Today (mid 2018), WSL happily runs the majority of Linux binaries, tools, compilers, linkers, debuggers, etc. Many developers, IT Pro's, devops engineers, and many others who need to run or build Linux tools, apps, services, etc. enjoy dramatically improved productivity, being able to run their favorite Linux tools alongside all their favorite Windows tools, on the same machine, without needing to dual-boot.
The WSL team continues to work on improving WSL's ability to execute many Linux scenarios, and improve its performance, and integration with the Windows experience.
The Windows Console Reboot and Overhaul
In late 2014, with the project to build Windows Subsystem for Linux (WSL), in full-swing, and due to an explosion of reinvigorated interest in all things Command-Line, the Windows Console was ... well … clearly in need of some TLC, and required many improvements frequently requested by customers and users.
In particular, the Console was lacking many features expected of modern *NIX compatible systems, such as the ability to parse & render ANSI/VT sequences used extensively in the *NIX world for rendering rich, colorful text and text-based UI's.
What, then, would be the point of building WSL if the user would not be able to see and use Linux tools correctly?
Below is an example of what the Console renders in Windows 7 vs. Windows 10: Note that Windows 7's Console (left) is unable to correctly render the VT generated by the
tmux
, htop
, Midnight Commander
and cowsay
Linux tools, whereas they render correctly in Windows 10 (right):
So, in 2014, a new, small, "Windows Console Team" was formed, charged with the task of unravelling, understanding, and improving the Console code-base … which by this time was ~28 years old - older than the developers working on it!
As any developer who's ever had to adopt an old, crufty, less-than-optimally-maintained codebase will attest, modernizing old code is generally "tricky". Doing so without breaking existing behaviors is trickier still. Updating the most frequently launched executable in all of Windows without breaking millions of customers' scripts, tools, login scripts, build systems, manufacturing systems, analysis and production systems, etc. requires a great deal of "care and patience"

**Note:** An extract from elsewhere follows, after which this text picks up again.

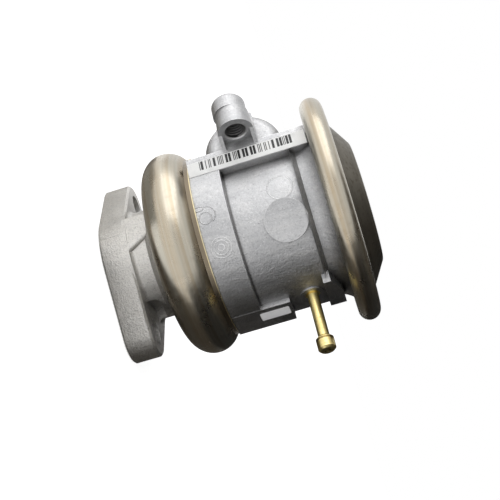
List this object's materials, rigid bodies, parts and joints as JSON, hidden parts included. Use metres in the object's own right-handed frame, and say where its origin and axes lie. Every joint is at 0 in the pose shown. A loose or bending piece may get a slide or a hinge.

To compound these challenges, the team quickly came to learn how exacting customers' expectations of the Console are: For example, if the team deviate Console performance by even a percentage point or two, from one build to the next, alarms fire off in the Windows Build team, resulting in … ahem … "swift, and direct feedback" usually demanding immediate fixes.
So, when we discuss Console improvements & new features in future articles, remember that there are a few inviolate tenets against which each change is measured, including:
- DO NOT introduce/expose new security vulnerabilities
- DO NOT break existing customers (internal or external), tools, scripts, commands, etc.
- DO NOT regress performance or increase memory consumption / IO (without clear and well communicated reasons)
Over the last 3 years, the Console team has:
- Massively overhauled the Console's internals
- Dramatically simplified, and reduced the volume of code in the Console
- Replaced several internally implemented collections, lists, stacks, etc. with STL containers
- Modularized and isolated logical and functional units of code, enabling features to be improved (and on occasion replaced), without "breaking the world"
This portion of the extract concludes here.